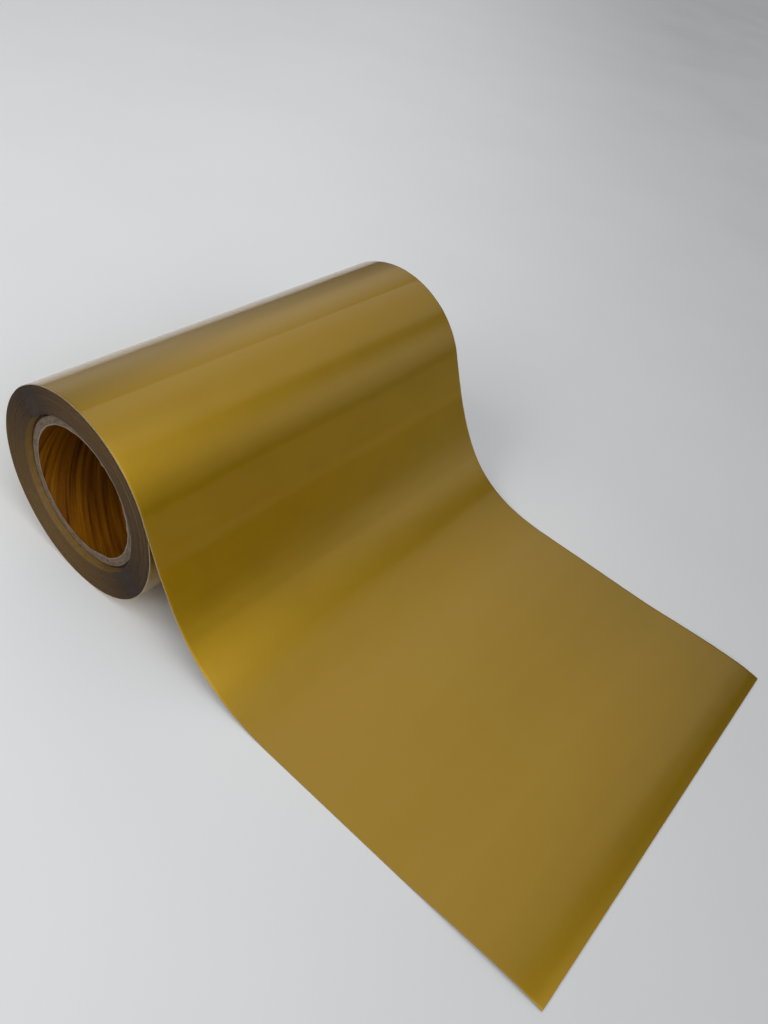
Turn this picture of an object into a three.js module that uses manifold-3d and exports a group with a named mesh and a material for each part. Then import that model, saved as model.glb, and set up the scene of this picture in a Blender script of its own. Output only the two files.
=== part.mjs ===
// A roll of sign vinyl: a metallic film with an adhesive on a release liner, wound on a
// spiral-wound paperboard core. The outer turn leaves the front of the roll, falls in an S-bend
// and lies flat as a leader. Millimetres, +Z up. The roll's axis runs along X and the leader runs
// towards -Y. The origin is at the bottom centre of the object's box.

import * as THREE from 'three';
import { mergeVertices } from 'three/addons/utils/BufferGeometryUtils.js';
import Module from 'manifold-3d';

// The web's layers, from the outside in. All are drawn thicker than the real sheets.
const WEB_WIDTH = 254;
const FILM_THICKNESS = 0.32;
const ADHESIVE_THICKNESS = 0.16;
const LINER_THICKNESS = 0.32;
const WEB_THICKNESS = FILM_THICKNESS + ADHESIVE_THICKNESS + LINER_THICKNESS;

// The roll and its core
const ROLL_RADIUS = 60.8;
const CORE_BORE_RADIUS = 38.1;
const CORE_WALL = 4.7;
const CORE_LENGTH = 254;
const CORE_RADIUS = CORE_BORE_RADIUS + CORE_WALL;

// The core's plies: each a strip wound in a spiral, edge to edge with itself
const CORE_PLIES = 6;
const PLY_GAP = 0.05;
const PLY_ADVANCE = 120;
const PLY_SEAM = 0.5;
const SEAM_STAGGER = 0.37;

// The wound web: a few thick turns in place of the many thin ones
const TURNS = 7;
const TURN_GAP = 0.2;
const RUNNING_CLEARANCE = 0.4;

// The tape between the core and the web's start
const TAPE_THICKNESS = 0.3;
const TAPE_CLEARANCE = 0.1;
const TAPE_STEPS = 3;

// How far the core and the turns have slipped along the axis, towards +X
const CORE_SLIP = 4.4;
const FIRST_TURN_SLIP = 5.4;
const DISH_SLIP = 1.3;
const SLIP_STEP_TURNS = 0.15;

// The outer turn and the leader. Angles are in degrees from the roll's top, towards the leader.
// Reaches are distances from the roll's axis towards the leader.
const LEAVING_ANGLE = 66;
const SEAM_ANGLE = 78;
const BEND_HANDLE = 58;
const LANDING_REACH = 156;
const FLAT_REACH = 230;
const END_REACH = 319;
const END_LIFT = 0.6;
const END_DROOP = 13;
const END_HANDLE = 20;

// Facets
const OUTER_TURN_STEP = 6;
const WOUND_STEP = 10;
const BEND_STEPS = 18;
const CURL_STEPS = 9;

const DEGREE = Math.PI / 180;
const AXIS_Y = (END_REACH - ROLL_RADIUS) / 2;
const AXIS_Z = ROLL_RADIUS;
const WEB_X = -FIRST_TURN_SLIP / 2;

const filmFinish = { color: 0xa8873a, roughness: 0.32, metalness: 0.85 };
const adhesiveFinish = { color: 0xcfc8b0, roughness: 0.25, metalness: 0 };
const linerFinish = { color: 0x86622f, roughness: 0.5, metalness: 0 };
const kraftFinish = { color: 0x6e3d14, roughness: 0.5, metalness: 0 };
const boardFinish = { color: 0x86776a, roughness: 0.9, metalness: 0 };
const tapeFinish = { color: 0xd9cba4, roughness: 0.6, metalness: 0 };

const wasm = await Module();
wasm.setup();

const roll = new THREE.Group();

function addPiece(name, geometry, finish) {
  const mesh = new THREE.Mesh(geometry, new THREE.MeshStandardMaterial(finish));
  mesh.name = name;
  roll.add(mesh);
}

// A place on a strip's outer surface, in the side view (y, z), with its outward normal and the
// distance that the strip is shifted along X there.
function station(y, z, normalY, normalZ, shift) {
  return { y, z, normalY, normalZ, shift };
}

function stationOnRoll(radius, angle, shift) {
  const sin = Math.sin(angle * DEGREE);
  const cos = Math.cos(angle * DEGREE);
  return station(AXIS_Y - radius * sin, AXIS_Z + radius * cos, -sin, cos, shift);
}

// A strip as a closed body, between two depths below its outer surface.
function stripGeometry(stations, nearDepth, farDepth, width = WEB_WIDTH) {
  const positions = [];
  for (const place of stations) {
    const left = WEB_X + place.shift - width / 2;
    const right = left + width;
    for (const [x, depth] of [
      [left, nearDepth],
      [right, nearDepth],
      [right, farDepth],
      [left, farDepth],
    ]) {
      positions.push(x, place.y - place.normalY * depth, place.z - place.normalZ * depth);
    }
  }
  const indices = [];
  const addQuad = (a, b, c, d) => indices.push(a, b, c, a, c, d);
  for (let i = 0; i < stations.length - 1; i++) {
    const here = 4 * i;
    const next = here + 4;
    for (let side = 0; side < 4; side++) {
      const other = (side + 1) % 4;
      addQuad(here + side, next + side, next + other, here + other);
    }
  }
  const last = 4 * (stations.length - 1);
  addQuad(0, 1, 2, 3);
  addQuad(last, last + 3, last + 2, last + 1);
  const geometry = new THREE.BufferGeometry();
  geometry.setAttribute('position', new THREE.Float32BufferAttribute(positions, 3));
  geometry.setIndex(indices);
  geometry.computeVertexNormals();
  return geometry;
}

function toSolid(geometry) {
  const bare = geometry.clone();
  bare.deleteAttribute('normal');
  bare.deleteAttribute('uv');
  const merged = mergeVertices(bare);
  return new wasm.Manifold(
    new wasm.Mesh({
      numProp: 3,
      vertProperties: new Float32Array(merged.attributes.position.array),
      triVerts: new Uint32Array(merged.index.array),
    }),
  );
}

function toGeometry(solid) {
  const mesh = solid.getMesh();
  const geometry = new THREE.BufferGeometry();
  geometry.setAttribute('position', new THREE.BufferAttribute(mesh.vertProperties, 3));
  geometry.setIndex(new THREE.BufferAttribute(mesh.triVerts, 1));
  geometry.computeVertexNormals();
  return geometry;
}

// A cubic curve in the side view, through (reach, height) points.
function sideCurve(...points) {
  const places = points.map(([reach, height]) => new THREE.Vector2(AXIS_Y - reach, height));
  return new THREE.CubicBezierCurve(...places);
}

function stationsAlong(curve, steps) {
  const stations = [];
  for (let i = 1; i <= steps; i++) {
    const point = curve.getPoint(i / steps);
    const tangent = curve.getTangent(i / steps);
    stations.push(station(point.x, point.y, tangent.y, -tangent.x, 0));
  }
  return stations;
}

// The outer turn, from the seam under the leaving web round to the front, then the S-bend down to
// the surface, the flat stretch and the free end's slight curl.
function outerTurnAndLeader() {
  const stations = [];
  for (let angle = SEAM_ANGLE - 360; angle <= LEAVING_ANGLE; angle += OUTER_TURN_STEP) {
    stations.push(stationOnRoll(ROLL_RADIUS, angle, 0));
  }
  const sin = Math.sin(LEAVING_ANGLE * DEGREE);
  const cos = Math.cos(LEAVING_ANGLE * DEGREE);
  const leaving = [ROLL_RADIUS * sin, AXIS_Z + ROLL_RADIUS * cos];
  const bend = sideCurve(
    leaving,
    [leaving[0] + BEND_HANDLE * cos, leaving[1] - BEND_HANDLE * sin],
    [LANDING_REACH - BEND_HANDLE, WEB_THICKNESS],
    [LANDING_REACH, WEB_THICKNESS],
  );
  const curlHandle = (END_REACH - FLAT_REACH) / 3;
  const endHeight = WEB_THICKNESS + END_LIFT;
  const curl = sideCurve(
    [FLAT_REACH, WEB_THICKNESS],
    [FLAT_REACH + curlHandle, WEB_THICKNESS],
    [END_REACH - END_HANDLE, endHeight + END_HANDLE * Math.tan(END_DROOP * DEGREE)],
    [END_REACH, endHeight],
  );
  stations.push(...stationsAlong(bend, BEND_STEPS));
  stations.push(station(AXIS_Y - FLAT_REACH, WEB_THICKNESS, 0, 1, 0));
  stations.push(...stationsAlong(curl, CURL_STEPS));
  return stations;
}

// The wound turns, from the start on the core out to the seam. Each turn is a film, an adhesive
// and a liner, with a gap after each.
const WOUND_START_RADIUS = CORE_RADIUS + TAPE_THICKNESS + 2 * TAPE_CLEARANCE;
const WOUND_END_RADIUS = ROLL_RADIUS - WEB_THICKNESS - RUNNING_CLEARANCE;
const WOUND_START_ANGLE = SEAM_ANGLE - 360 * (TURNS + 1);
const TURN_PITCH = (WOUND_END_RADIUS + TURN_GAP - WOUND_START_RADIUS) / (TURNS + 1);
const TURN_THICKNESS = TURN_PITCH - 3 * TURN_GAP;

// The first turn has slipped with the core. The turns outside it make a shallow dish.
function slipAtTurn(turn) {
  const step = THREE.MathUtils.smoothstep(turn, 1, 1 + SLIP_STEP_TURNS);
  const dish = DISH_SLIP * (1 - (turn - 1) / (TURNS - 1));
  return THREE.MathUtils.lerp(FIRST_TURN_SLIP, dish, step);
}

function woundTurns() {
  const stations = [];
  const steps = (TURNS * 360) / WOUND_STEP;
  for (let i = 0; i <= steps; i++) {
    const turn = (i * WOUND_STEP) / 360;
    const radius = WOUND_START_RADIUS + TURN_PITCH * (turn + 1) - TURN_GAP;
    stations.push(stationOnRoll(radius, WOUND_START_ANGLE + i * WOUND_STEP, slipAtTurn(turn)));
  }
  return stations;
}

function addWeb(prefix, stations, totalThickness, gap) {
  const layers = [
    ['film', FILM_THICKNESS, filmFinish],
    ['adhesive', ADHESIVE_THICKNESS, adhesiveFinish],
    ['liner', LINER_THICKNESS, linerFinish],
  ];
  let depth = 0;
  for (const [layer, drawnThickness, finish] of layers) {
    const thickness = (drawnThickness / WEB_THICKNESS) * totalThickness;
    addPiece(`${prefix}_${layer}`, stripGeometry(stations, depth, depth + thickness), finish);
    depth += thickness + gap;
  }
}

// The double-sided tape that holds the web's start on the core
function addStartTape() {
  const radius = CORE_RADIUS + TAPE_CLEARANCE + TAPE_THICKNESS;
  const stations = [];
  for (let i = 0; i <= TAPE_STEPS; i++) {
    stations.push(stationOnRoll(radius, WOUND_START_ANGLE + i * WOUND_STEP, CORE_SLIP));
  }
  addPiece('start_tape', stripGeometry(stations, 0, TAPE_THICKNESS), tapeFinish);
}

// One ply of the core: a spiral strip, cut square where the core ends. Each ply's seam lies at
// another place than the seam of the ply below.
function corePlyGeometry(ply, thickness) {
  const radius = CORE_BORE_RADIUS + ply * (thickness + PLY_GAP) + thickness;
  const width = PLY_ADVANCE - PLY_SEAM;
  const middle = CORE_SLIP + (ply * SEAM_STAGGER - 0.5) * PLY_ADVANCE;
  const halfSteps = Math.ceil((360 / WOUND_STEP) * (CORE_LENGTH / PLY_ADVANCE / 2 + 3));
  const stations = [];
  for (let i = -halfSteps; i <= halfSteps; i++) {
    const shift = middle + (PLY_ADVANCE * i * WOUND_STEP) / 360;
    if (Math.abs(shift - CORE_SLIP) < CORE_LENGTH / 2 + PLY_ADVANCE) {
      stations.push(stationOnRoll(radius, SEAM_ANGLE + i * WOUND_STEP, shift));
    }
  }
  const trim = new THREE.BoxGeometry(CORE_LENGTH, 4 * CORE_RADIUS, 4 * CORE_RADIUS);
  trim.translate(WEB_X + CORE_SLIP, AXIS_Y, AXIS_Z);
  return toGeometry(toSolid(stripGeometry(stations, 0, thickness, width)).intersect(toSolid(trim)));
}

function corePlyName(ply) {
  if (ply === 0) return 'core_inner_ply';
  if (ply === CORE_PLIES - 1) return 'core_outer_ply';
  return `core_body_ply_${ply}`;
}

function addCore() {
  const thickness = (CORE_WALL + PLY_GAP) / CORE_PLIES - PLY_GAP;
  for (let ply = 0; ply < CORE_PLIES; ply++) {
    const finish = ply === 0 ? kraftFinish : boardFinish;
    addPiece(corePlyName(ply), corePlyGeometry(ply, thickness), finish);
  }
}

addWeb('leader', outerTurnAndLeader(), WEB_THICKNESS, 0);
addWeb('wound', woundTurns(), TURN_THICKNESS, TURN_GAP);
addStartTape();
addCore();

export default roll;
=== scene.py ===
"""A roll of gold sign vinyl on a pale floor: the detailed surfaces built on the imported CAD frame."""

import math

import bmesh
import bpy
import numpy as np
from mathutils import Matrix, Vector


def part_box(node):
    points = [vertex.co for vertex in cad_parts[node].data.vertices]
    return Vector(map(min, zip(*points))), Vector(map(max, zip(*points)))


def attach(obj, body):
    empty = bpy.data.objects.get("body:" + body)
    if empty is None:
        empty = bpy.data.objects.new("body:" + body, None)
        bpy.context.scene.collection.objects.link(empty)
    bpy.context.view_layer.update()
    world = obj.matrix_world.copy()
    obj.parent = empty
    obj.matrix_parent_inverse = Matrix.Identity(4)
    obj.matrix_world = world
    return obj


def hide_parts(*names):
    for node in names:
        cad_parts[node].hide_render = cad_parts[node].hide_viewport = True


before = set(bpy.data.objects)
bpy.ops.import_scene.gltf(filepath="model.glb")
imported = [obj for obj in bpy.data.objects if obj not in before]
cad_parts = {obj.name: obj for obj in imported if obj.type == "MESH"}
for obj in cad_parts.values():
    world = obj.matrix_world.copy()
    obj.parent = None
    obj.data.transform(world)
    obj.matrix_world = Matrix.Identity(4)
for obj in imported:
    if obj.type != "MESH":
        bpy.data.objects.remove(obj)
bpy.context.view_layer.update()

MM = 0.001
FULL_TURN = 2 * math.pi
SHARP_ANGLE = math.radians(35)

# --- Sizes, in metres. The web's box and the core's boxes come from the frame. ---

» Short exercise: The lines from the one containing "addWeb('leader', outerTurnAndLeader(), WEB_THICKNESS, 0);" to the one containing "bpy.data.objects.remove(obj)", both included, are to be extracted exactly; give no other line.

» Task result:
addWeb('leader', outerTurnAndLeader(), WEB_THICKNESS, 0);
addWeb('wound', woundTurns(), TURN_THICKNESS, TURN_GAP);
addStartTape();
addCore();

export default roll;
=== scene.py ===
"""A roll of gold sign vinyl on a pale floor: the detailed surfaces built on the imported CAD frame."""

import math

import bmesh
import bpy
import numpy as np
from mathutils import Matrix, Vector


def part_box(node):
    points = [vertex.co for vertex in cad_parts[node].data.vertices]
    return Vector(map(min, zip(*points))), Vector(map(max, zip(*points)))


def attach(obj, body):
    empty = bpy.data.objects.get("body:" + body)
    if empty is None:
        empty = bpy.data.objects.new("body:" + body, None)
        bpy.context.scene.collection.objects.link(empty)
    bpy.context.view_layer.update()
    world = obj.matrix_world.copy()
    obj.parent = empty
    obj.matrix_parent_inverse = Matrix.Identity(4)
    obj.matrix_world = world
    return obj


def hide_parts(*names):
    for node in names:
        cad_parts[node].hide_render = cad_parts[node].hide_viewport = True


before = set(bpy.data.objects)
bpy.ops.import_scene.gltf(filepath="model.glb")
imported = [obj for obj in bpy.data.objects if obj not in before]
cad_parts = {obj.name: obj for obj in imported if obj.type == "MESH"}
for obj in cad_parts.values():
    world = obj.matrix_world.copy()
    obj.parent = None
    obj.data.transform(world)
    obj.matrix_world = Matrix.Identity(4)
for obj in imported:
    if obj.type != "MESH":
        bpy.data.objects.remove(obj)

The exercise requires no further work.